Options womens monthly launch issue
Options - April 1982 launch issue under editor Penny Radford. Its selling line was 'For your way you want to live now.' The spine copy read: 'Better food/better homes/better fashion/better living'. Its 236 pages cost 60p
Options October 1984
Options – October 1984. Under editor Sally O'Sullivan the selling line had evolved: 'For your way of living.' The spine copy was the same.

Options [closed]

Carlton/Reed/IPC, monthly, April 1982 – March 1999
Options was launched by Carlton Magazines, a company founded by Terry Hornett. The company worked with IPC, which managed advertising sales and distribution. The title, for a core audience of 25- to 35-year olds, had a good start, beating the 260,000 sales target set for its launch. However, sales fell back to about 220,000 in the first half of 1983 and it was a long, slow, decline after that. As early as 1983, publisher Colin Reeves Smith told Campaign he was considering replacing Sally O'Sullivan as editor. However, Carlton used the title as a base for product development, including Options for Men, a quarterly supplement (December 1984). Hornett sold Carlton to Reed in 1987 (with other titles including Options, Looks, Country Homes and Interiors and Woman's World). By 1988, Carlton was considering launching the OM supplement as an independent magazine, though this never came to pass. The women’s market did hot up though, with IPC launching Marie Claire and Essentials and Carlton founding the short-lived Riva (with O’Sullivan as editor). Options for babies – Boptions – was another supplement.
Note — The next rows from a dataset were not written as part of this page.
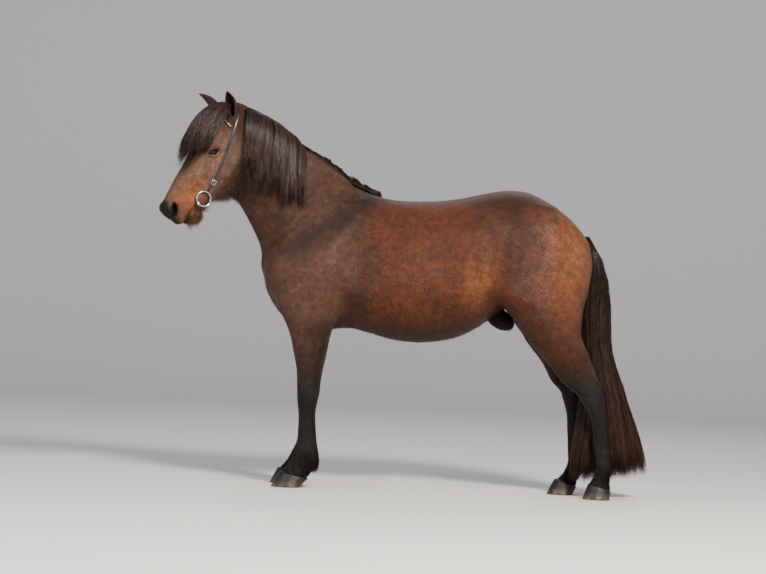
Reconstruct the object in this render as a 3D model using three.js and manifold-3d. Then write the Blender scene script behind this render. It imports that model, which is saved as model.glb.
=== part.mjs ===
// A standing Icelandic horse with a headstall and a ring bit, as a life-size still model.
// Millimetres, +Z up. The horse faces -X, its left side is -Y, and its hooves stand on Z = 0.
import * as THREE from 'three';
import { mergeVertices } from 'three/addons/utils/BufferGeometryUtils.js';
import Module from 'manifold-3d';

const wasm = await Module();
wasm.setup();

// Driving sizes
const GAP = 0.35;                       // clear gap between nodes that touch
const SIDES = { left: -1, right: 1 };   // sign of Y on each side of the horse
const HEAD_YAW = 26;                    // degrees, the head is turned to the horse's left
const FACE_SLOPE = 29.6;                // degrees between the face and the vertical
const POLL = [-840, -25, 1712];         // highest point of the skull, between the ears
const HEAD_CUT = [-778, -28, 1500];     // a point of the face where head and neck meet
const NECK_CUT = [-455, 0, 1215];       // a point of the face where neck and torso meet
const NECK_CUT_NORMAL = [-0.62, 0, 0.785];
const LEG_CUT = 700;                    // height where the legs meet the torso
const EYE = { at: [232, -9, 76], radius: 21 };      // head frame: down the face, outward, left
const EAR_WALL = 4;
const BIT_RING = { at: [433, -87, 66], radius: 34, wire: 4 };
const MOUTH_CORNER = [468, -72];
const FINEST = 0.1;                    // smallest step that a solid's surface keeps
const STRAP = { width: 10, thickness: 4 };
const TORSO_CELL = 49;
const HEAD_CELL = 20;

// Body sections. Each row: place along the axis, low edge, high edge, middle sideways,
// half width, share of the height where it is widest, and roundness of the section.
const TORSO_SECTIONS = [
  [-650, 900, 1100, 0, 120, 0.5, 2.0],
  [-590, 815, 1150, 0, 150, 0.45, 2.1],
  [-530, 765, 1185, 0, 170, 0.42, 2.1],
  [-450, 730, 1225, 0, 180, 0.42, 2.1],
  [-350, 722, 1270, 0, 194, 0.4, 2.1],
  [-250, 730, 1330, 0, 210, 0.4, 2.0],
  [-160, 712, 1338, 0, 230, 0.4, 2.0],
  [-50, 686, 1327, 0, 256, 0.42, 2.1],
  [60, 678, 1328, 0, 274, 0.44, 2.2],
  [160, 689, 1336, 0, 280, 0.46, 2.2],
  [250, 713, 1352, 0, 275, 0.48, 2.3],
  [340, 762, 1374, 0, 264, 0.5, 2.3],
  [440, 840, 1393, 0, 250, 0.55, 2.3],
  [540, 890, 1387, 0, 235, 0.58, 2.3],
  [640, 930, 1342, 0, 212, 0.6, 2.2],
  [730, 965, 1282, 0, 178, 0.6, 2.1],
  [830, 1000, 1195, 0, 120, 0.6, 2.0],
];
const NECK_SECTIONS = [
  [-40, -340, 268, 0, 172, 0.42, 2.0],
  [60, -300, 264, 0, 156, 0.42, 2.0],
  [120, -264, 264, 0, 142, 0.42, 2.0],
  [180, -231, 255, 0, 124, 0.42, 1.9],
  [260, -204, 238, -2, 108, 0.42, 1.9],
  [340, -184, 215, -8, 98, 0.42, 1.9],
  [420, -170, 205, -16, 92, 0.44, 1.9],
  [500, -150, 192, -22, 84, 0.46, 2.0],
  [580, -110, 168, -28, 76, 0.5, 2.0],
  [660, -60, 118, -32, 64, 0.5, 2.0],
];
const HEAD_SECTIONS = [
  [-45, -120, -8, 0, 56, 0.55, 2.0],
  [0, -140, 4, 0, 66, 0.6, 2.0],
  [60, -152, 34, 0, 80, 0.62, 2.2],
  [130, -158, 54, 0, 88, 0.64, 2.4],
  [200, -178, 62, 0, 91, 0.68, 2.6],
  [250, -202, 61, 0, 87, 0.7, 2.6],
  [300, -219, 58, 0, 80, 0.7, 2.5],
  [340, -206, 58, 0, 73, 0.66, 2.4],
  [380, -172, 59, 0, 66, 0.62, 2.3],
  [420, -145, 59, 0, 59, 0.58, 2.3],
  [470, -118, 57, 0, 53, 0.56, 2.3],
  [520, -84, 53, 0, 51, 0.5, 2.3],
  [560, -70, 46, 0, 48, 0.5, 2.2],
];
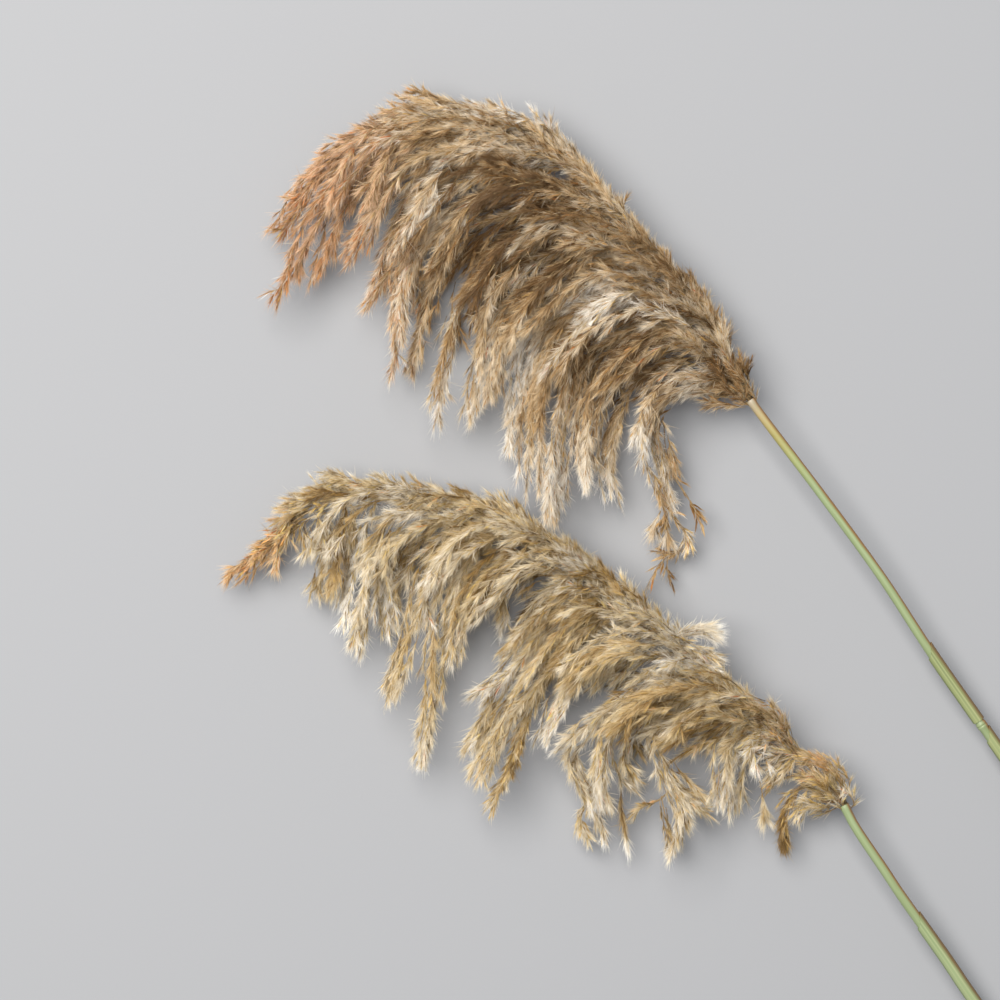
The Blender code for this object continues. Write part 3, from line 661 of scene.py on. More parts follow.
def lay_twigs(line, half_width, style, draw):
    """The twigs of a lock, in a few branchlets: they leave their branchlet one after another and
    splay a little from it. Each station has its place, the middle of the lock beside it and the
    share of the lock's length that it lies at. Also each twig's branchlet."""
    count = max(3, round(TWIGS_PER_CM2 * style.twigs * line.length * half_width / 100))
    branchlets = max(2, round(half_width / BRANCHLET_SPACING))
    mine = draw.integers(0, branchlets, count)
    turn = (math.tau * np.arange(branchlets) / branchlets + draw.normal(0.0, 0.5, branchlets))[mine]
    far = np.sqrt(draw.uniform(0.05, 1.0, branchlets))[mine] * style.spread
    # The spikelets reach on beyond the end of their twig, so the twigs stop short of the lock's tip
    furthest = 1.0 - min(SPIKELET_REACH / line.length, 0.3)
    own_end = furthest - np.abs(draw.normal(0.0, BRANCHLET_SHORTER, branchlets))
    own_end[mine[0]] = furthest
    reach = draw.uniform(*style.reach, count) / line.length
    start = draw.uniform(-0.08, 0.92, count)
    start[0] = 0.7
    end = np.minimum(start + reach, own_end[mine] - np.abs(draw.normal(0.0, 3.0, count)) / line.length)
    end[0] = furthest
    start = np.clip(np.minimum(start, end - SHORTEST_TWIG / line.length), 0.0, 0.95)
    end = np.maximum(end, start + 0.05)
    step = np.linspace(0.0, 1.0, TWIG_STATIONS)
    share = start[:, None] + (end - start)[:, None] * step
    wide = half_width * fullness(share)
    twist = turn[:, None] + draw.normal(0.0, 0.25, count)[:, None] * step
    splay_turn = draw.uniform(0.0, math.tau, count)[:, None]
    splay = style.splay * draw.uniform(*TWIG_SPLAY, count)[:, None] * step ** 1.3
    splay[0] = 0.0
    x = far[:, None] * wide * np.cos(twist) + splay * np.cos(splay_turn)
    y = far[:, None] * wide * np.sin(twist) + splay * np.sin(splay_turn)
    middle = line.at(share * line.length)
    side, upward = across(line.direction(share * line.length))
    wave = draw.normal(0.0, 0.7, (count, TWIG_STATIONS, 3)) * step[:, None]
    places = middle + x[..., None] * side + LOCK_FLATNESS * y[..., None] * upward + wave
    return np.concatenate([places, middle, share[..., None]], axis=2), mine


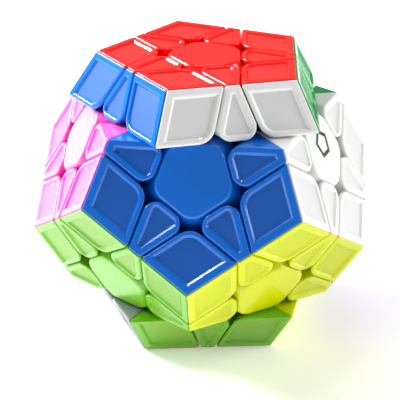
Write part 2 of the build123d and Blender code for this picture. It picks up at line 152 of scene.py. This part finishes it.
def axis_of(colour, turn=0.0):
    """Outward direction of a colour's face, with its layer turned about +Z."""
    if colour in ("red", "orange"):
        return Vector((0, 0, 1 if colour == "red" else -1))
    upper = colour in UPPER
    azimuth = radians(72 * UPPER.index(colour) if upper else 36 + 72 * LOWER.index(colour))
    level = 1 / sqrt(5) if upper else -1 / sqrt(5)
    across = sqrt(1 - level * level)
    straight = Vector((across * sin(azimuth), -across * cos(azimuth), level))
    return Matrix.Rotation(radians(turn), 3, "Z") @ straight


FACE_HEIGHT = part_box("red_centre_cap")[1][2]  # from the middle of the puzzle to every face
for colour, (rim_hex, floor_shade_and_sheen_hex) in SHELL_COLOURS.items():
    still = moulded_abs(f"abs_{colour}", rim_hex, floor_shade_and_sheen_hex, axis_of(colour))
    for name in (f"{colour}_band_shells", f"{colour}_edge_shells", f"{colour}_corner_shells",
                 f"{colour}_centre_cap", f"{colour}_centre_hub"):
        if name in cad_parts:
            paint(name, still)
    for layer, turn in (("red", RED_TURN), ("orange", ORANGE_TURN)):
        name = f"{colour}_{layer}_row_shells"
        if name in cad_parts:
            paint(name, moulded_abs(f"abs_{colour}_turned", rim_hex, floor_shade_and_sheen_hex, axis_of(colour, turn)))


# --- Printed mark ----------------------------------------------------------------------------------------
# A plain pentagon ring, pad-printed in black ink on the white centre. It is a five-sided disc, inset and
# opened to a ring, then thickened to a film of ink.
MARK_RADIUS, MARK_STROKE = 0.0044, 0.0011
MARK_SHIFT = 0.0018  # up the face from the middle of the centre
INK_FILM = 0.00003
INK_KEY = 0.00002  # how far the film reaches into the plastic
SPECKLE_MM = 0.3  # spacing of the dry specks in the ink
ink, tree, output = new_material("pad_print_ink")
place = node(tree, "ShaderNodeTexCoord")
speckle = node(tree, "ShaderNodeTexNoise", None, {"Scale": 1000 / SPECKLE_MM, "Detail": 2.0},
               {"Vector": place.outputs["Object"]})
dry = node(tree, "ShaderNodeMapRange", None, {"To Min": 0.4, "To Max": 0.55},
           {"Value": speckle.outputs["Fac"]})
shader = node(tree, "ShaderNodeBsdfPrincipled", None, {"Base Color": linear("#101012"), "IOR": 1.5},
              {"Roughness": dry.outputs["Result"]})
tree.links.new(shader.outputs["BSDF"], output.inputs["Surface"])
bpy.ops.object.select_all(action="DESELECT")
bpy.ops.mesh.primitive_circle_add(vertices=5, radius=MARK_RADIUS, fill_type="NGON")
mark = bpy.context.object
mark.name = "white_centre_mark"
bpy.ops.object.mode_set(mode="EDIT")
bpy.ops.mesh.select_all(action="SELECT")
bpy.ops.mesh.inset(thickness=MARK_STROKE, depth=0.0)
bpy.ops.mesh.delete(type="FACE")
bpy.ops.mesh.select_all(action="SELECT")
bpy.ops.mesh.extrude_region_move(TRANSFORM_OT_translate={"value": (0, 0, INK_FILM + INK_KEY)})
bpy.ops.mesh.select_all(action="SELECT")
bpy.ops.mesh.normals_make_consistent(inside=False)
bpy.ops.object.mode_set(mode="OBJECT")
outward = axis_of("white")
uphill = (Vector((0, 0, 1)) - outward * outward.z).normalized()
mark.matrix_world = Matrix.Translation(outward * (FACE_HEIGHT - INK_KEY) + uphill * MARK_SHIFT) @ Matrix(
    (uphill.cross(outward), uphill, outward)).transposed().to_4x4()
bpy.ops.object.transform_apply(location=True, rotation=True, scale=True)
mark.data.materials.append(ink)
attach(mark, "white_centre")


# --- Dark feet and core ----------------------------------------------------------------------------------
# Feet and core are black nylon, plain from the mould and a little waxy where they run on each other.
NYLON_IOR = 1.53
NYLON_GRAIN_MM = 0.5  # spacing of the grain that the mould leaves
nylon, tree, output = new_material("nylon_black")
place = node(tree, "ShaderNodeTexCoord")
grain = node(tree, "ShaderNodeTexNoise", None, {"Scale": 1000 / NYLON_GRAIN_MM, "Detail": 3.0},
             {"Vector": place.outputs["Object"]})
rub = node(tree, "ShaderNodeMapRange", None, {"To Min": 0.38, "To Max": 0.52},
           {"Value": grain.outputs["Fac"]})
relief = node(tree, "ShaderNodeBump", None, {"Strength": 0.15, "Distance": 0.00004},
              {"Height": grain.outputs["Fac"]})
shader = node(tree, "ShaderNodeBsdfPrincipled", None, {"Base Color": linear("#141416"), "IOR": NYLON_IOR},
              {"Roughness": rub.outputs["Result"], "Normal": relief.outputs["Normal"]})
tree.links.new(shader.outputs["BSDF"], output.inputs["Surface"])
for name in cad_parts:
    if name.endswith("_feet") or name.startswith("core_"):
        paint(name, nylon)


# --- Screws, washers and springs -------------------------------------------------------------------------
# Zinc-plated steel: a cool grey metal with a fine, slightly milky plating.
PLATING_MM = 0.8  # spacing of the cloudy patches in the zinc
zinc, tree, output = new_material("zinc_plated_steel")
place = node(tree, "ShaderNodeTexCoord")
plating = node(tree, "ShaderNodeTexNoise", None, {"Scale": 1000 / PLATING_MM, "Detail": 4.0},
               {"Vector": place.outputs["Object"]})
haze = node(tree, "ShaderNodeMapRange", None, {"To Min": 0.25, "To Max": 0.4},
            {"Value": plating.outputs["Fac"]})
shader = node(tree, "ShaderNodeBsdfPrincipled", None, {"Base Color": linear("#C9CCD0"), "Metallic": 1.0},
              {"Roughness": haze.outputs["Result"]})
tree.links.new(shader.outputs["BSDF"], output.inputs["Surface"])
for name in ("tension_screws", "screw_washers", "tension_springs"):
    paint(name, zinc)


# --- Floor, light and camera -----------------------------------------------------------------------------
# A white light table under soft boxes from the left, the right and above, with little light from the
# front. The table glows a little, which thins the shadows on it.
FLOOR_WIDTH = 8.0
bpy.ops.object.select_all(action="DESELECT")
floor_level = cad_box[0][2]
bpy.ops.mesh.primitive_plane_add(size=FLOOR_WIDTH, location=(0, 0, floor_level))
floor = bpy.context.object
floor.name = "floor"
white, tree, output = new_material("light_table")
shader = node(tree, "ShaderNodeBsdfPrincipled", None,
              {"Base Color": linear("#FFFFFF"), "Roughness": 0.9, "Emission Color": linear("#FFFFFF"),
               "Emission Strength": 0.30})
tree.links.new(shader.outputs["BSDF"], output.inputs["Surface"])
floor.data.materials.append(white)

world = bpy.context.scene.world or bpy.data.worlds.new("studio")
bpy.context.scene.world = world
world.use_nodes = True
world.node_tree.nodes["Background"].inputs["Color"].default_value = (1, 1, 1, 1)
world.node_tree.nodes["Background"].inputs["Strength"].default_value = 0.30
bpy.context.scene.view_settings.view_transform = "Standard"  # keeps the dyes as saturated as they are


def soft_box(name, azimuth, elevation, distance, size, power):
    """An area light on a sphere round the puzzle, aimed at its middle."""
    place = Vector((sin(radians(azimuth)) * cos(radians(elevation)),
                    -cos(radians(azimuth)) * cos(radians(elevation)), sin(radians(elevation)))) * distance
    bpy.ops.object.light_add(type="AREA", location=place)
    lamp = bpy.context.object
    lamp.name = name
    lamp.rotation_euler = place.to_track_quat("Z", "Y").to_euler()
    lamp.data.shape = "RECTANGLE"
    lamp.data.size, lamp.data.size_y = size
    lamp.data.energy = power
    return lamp


soft_box("box_left", -112, 36, 0.9, (0.5, 0.4), 21.0)
soft_box("box_right", 96, 20, 0.9, (0.4, 0.6), 4.4)
soft_box("box_top", 180, 72, 0.8, (0.30, 0.08), 1.2)

VIEW_AZIMUTH, VIEW_ELEVATION, VIEW_ROLL = 4.104, 24.822, 1.41  # degrees
VIEW_DISTANCE = 0.4075
LENS_MM, SENSOR_MM = 123.2, 36.0
SHIFT_RIGHT, SHIFT_UP = -0.0078, -0.0387  # of the lens, in widths of the picture
turn, lift, roll = radians(VIEW_AZIMUTH), radians(VIEW_ELEVATION), radians(VIEW_ROLL)
back = Vector((sin(turn) * cos(lift), -cos(turn) * cos(lift), sin(lift)))
right = Vector((cos(turn), sin(turn), 0))
up = back.cross(right)
level_right = right * cos(roll) + up * sin(roll)
level_up = up * cos(roll) - right * sin(roll)
bpy.ops.object.camera_add()
camera = bpy.context.object
camera.matrix_world = Matrix.Translation(back * VIEW_DISTANCE) @ Matrix(
    (level_right, level_up, back)).transposed().to_4x4()
camera.data.sensor_width = SENSOR_MM
camera.data.lens = LENS_MM
camera.data.shift_x = SHIFT_RIGHT
camera.data.shift_y = SHIFT_UP
bpy.context.scene.camera = camera
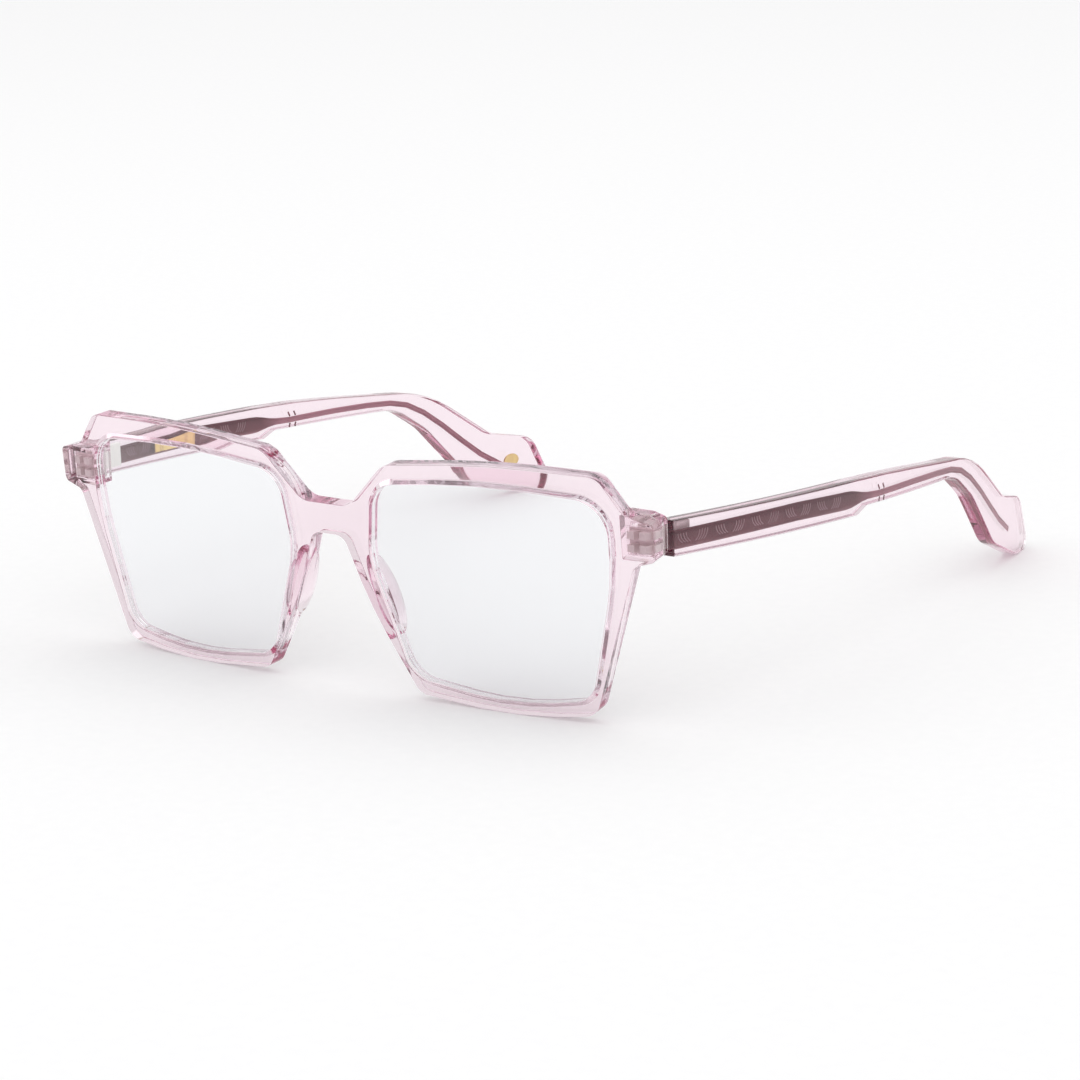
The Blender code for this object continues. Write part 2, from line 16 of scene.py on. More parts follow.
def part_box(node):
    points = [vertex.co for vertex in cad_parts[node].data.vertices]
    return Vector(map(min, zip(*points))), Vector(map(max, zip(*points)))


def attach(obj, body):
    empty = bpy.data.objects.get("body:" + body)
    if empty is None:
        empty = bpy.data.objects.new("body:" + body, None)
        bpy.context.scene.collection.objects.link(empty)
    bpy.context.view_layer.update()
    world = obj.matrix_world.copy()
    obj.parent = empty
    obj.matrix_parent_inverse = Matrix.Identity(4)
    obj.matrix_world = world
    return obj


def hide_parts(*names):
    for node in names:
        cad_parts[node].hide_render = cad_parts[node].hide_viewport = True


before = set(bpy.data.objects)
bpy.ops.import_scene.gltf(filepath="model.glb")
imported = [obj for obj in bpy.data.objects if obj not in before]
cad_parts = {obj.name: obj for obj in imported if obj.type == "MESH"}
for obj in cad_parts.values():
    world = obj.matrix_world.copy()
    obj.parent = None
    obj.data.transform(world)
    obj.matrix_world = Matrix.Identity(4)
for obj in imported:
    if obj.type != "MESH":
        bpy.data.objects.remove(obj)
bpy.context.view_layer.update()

MM = 0.001
SIDES = (("left", 1), ("right", -1))

# %% [markdown]
# ## Camera
# The viewer stands in front and to the wearer's left, a little above the glasses. A long lens keeps
# the far temple nearly as large as the near one. The camera's three directions are worked out from
# the two angles of view, and then turned a little about the line of sight.

# %% Camera
AZIMUTH = math.radians(35.956)
ELEVATION = math.radians(14.296)
ROLL = math.radians(2.144)
CAMERA_PLACE = Vector((0.43018, -0.60222, 0.2005))
BRIDGE_PLACE = Vector((0, -0.073, 0.033))
FOCAL_LENGTH = 126.67  # in mm, over a sensor 36 mm wide

back = Vector((
    math.sin(AZIMUTH) * math.cos(ELEVATION),
    -math.cos(AZIMUTH) * math.cos(ELEVATION),
    math.sin(ELEVATION),
))
level = Vector((math.cos(AZIMUTH), math.sin(AZIMUTH), 0))
upright = back.cross(level)
right = level * math.cos(ROLL) - upright * math.sin(ROLL)
up = upright * math.cos(ROLL) + level * math.sin(ROLL)

camera = bpy.data.objects.new("camera", bpy.data.cameras.new("camera"))
bpy.context.scene.collection.objects.link(camera)
camera.data.sensor_width = 36
camera.data.lens = FOCAL_LENGTH
camera.data.clip_start = 0.05
camera.data.clip_end = 50
camera.matrix_world = Matrix.Translation(CAMERA_PLACE) @ Matrix((right, up, back)).transposed().to_4x4()
bpy.context.scene.camera = camera
print("camera to the bridge:", round((CAMERA_PLACE - BRIDGE_PLACE).length, 3), "m")

# %% [markdown]
# ## Studio
# Clear plastic shows what is round it, so the studio makes half of its look. A pale floor and a
# bright sky behind give clean, light plastic. For reflected and bent light only, the sky is darker on
# the viewer's side: where the plastic bends the view round to that side, a darker line appears. The
# camera and the floor never see that darker side, so the background stays white.

# %% Floor
FLOOR_SIZE = 12.0
FLOOR_GRAIN = 400


def floor_material():
    """Pale matt card with a very fine, weak grain."""
    made = bpy.data.materials.new("pale_card")
    made.use_nodes = True
    nodes, links = made.node_tree.nodes, made.node_tree.links
    shader = nodes["Principled BSDF"]
    grain = nodes.new("ShaderNodeTexNoise")
    place = nodes.new("ShaderNodeTexCoord")
    tones = nodes.new("ShaderNodeValToRGB")
    grain.inputs["Scale"].default_value = FLOOR_GRAIN
    tones.color_ramp.elements[0].color = (0.90, 0.90, 0.905, 1)
    tones.color_ramp.elements[1].color = (0.93, 0.93, 0.93, 1)
    links.new(place.outputs["Object"], grain.inputs["Vector"])
    links.new(grain.outputs["Fac"], tones.inputs["Fac"])
    links.new(tones.outputs["Color"], shader.inputs["Base Color"])
    shader.inputs["Roughness"].default_value = 0.9
    shader.inputs["Specular IOR Level"].default_value = 0.1
    return made


shape = bmesh.new()
bmesh.ops.create_grid(shape, x_segments=2, y_segments=2, size=FLOOR_SIZE / 2)
floor_mesh = bpy.data.meshes.new("floor")
shape.to_mesh(floor_mesh)
shape.free()
floor_mesh.materials.append(floor_material())
floor = bpy.data.objects.new("floor", floor_mesh)
bpy.context.scene.collection.objects.link(floor)
print("floor:", FLOOR_SIZE, "m square")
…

In April 1989, Reed, which owned both Carlton and IPC, merged the former company into the latter. Options moved into IPC’s King's Reach Tower. In the same year, as part of a marketing campaign, a novel – Your Royal Hostage by Antonia Frazer was used as a cover gift on its September issue and the magazine was promoted on TV. In November 1991, Maureen Rice became editor and a relaunch was announced, with the magazine aiming for a younger readership (the average age then being 29). Publisher Heather Love said: ‘The caterpillar will become a butterfly.’ Sales had slipped, with a 15 per cent drop in its latest ABC figure from 178,343 for January to June 1990 to 150,067 in 1991.

In July 1992, the magazine gained some notoriety when it was mentioned in a highly publicised libel case. Jani Allan, a South African journalist, sued Channel 4 over a television programme, which she said suggested she had an affair with the neo-Nazi leader Eugene Terre-Blanche. It came out in evidence that she had received about £20,000 plus costs from Options after it reported her alleged affair. A similar sum had come from the Evening Standard. The Channel 4 trial pitted two of the country’s leading libel lawyers, Peter Carter-Ruck prosecuting for Allan, and George Carman QC, defending Channel 4. She lost the case and was faced with a £300,000 bill for legal costs.

In 1994, IPC ran a London-based poster campaign to support the May issue. The posters read: 'Smart women read Options' but, by 1997, sales had fallen to 127,000. IPC relaunched what was then an ‘ailing’ title. July marked the new-look magazine. It was not enough. In January 1999, IPC announced the closure of Options. Despite the relaunch, circulation had fallen to 119,178. The March issue was the last. IPC’s attention had been drawn elsewhere – it had just announced 200 redundancies – but was also planning Project B, which was revealed a year later as a revived Nova.
IPC profile

Over 21 cover
Over 21: first issue cover, May 1972. The tag line above the masthead reads: 'Produced by the former staff of Vanity Fair.'

Over 21 [closed]

Ms Publishing / Morgan Grampian / Spotlight Publications, monthly, May 1972-June 1988
‘Produced by the former staff of Vanity Fair’ said a cover flash on the first issue, under editor Audrey Slaughter (Ms Publishing). Slaughter launched the magazine when the National Magazine Company closed the UK version of Vanity Fair from under her in favour of its new launch Cosmopolitan. The editor's letter said Over 21 was 'a streamlined version of an old magazine – Vanity Fair!' The page included a photograph of the main staff. It was printed in Dublin by Creation Group.

By 1981, Over 21 was in the hands of Morgan Grampian, part of Fleet Holdings (Trafalgar House). In 1987, it spun off a quarterly called Beauty Now. By 1988, it was owned by Spotlight Publications (part of Express publisher United Newspapers), which tried to sell the title, but it closed that year with a circulation of 92,000 a month.

Slaughter had made her name launching Honey in 1960. She had left Over 21 in 1979 to go to the Sunday Times and also launched the Express colour magazine, working as associate editor with her second husband, the former London Evening Standard editor, Charles Wintour (making Anna Wintour of British and US Vogue her step-daughter). Then launched Working Women.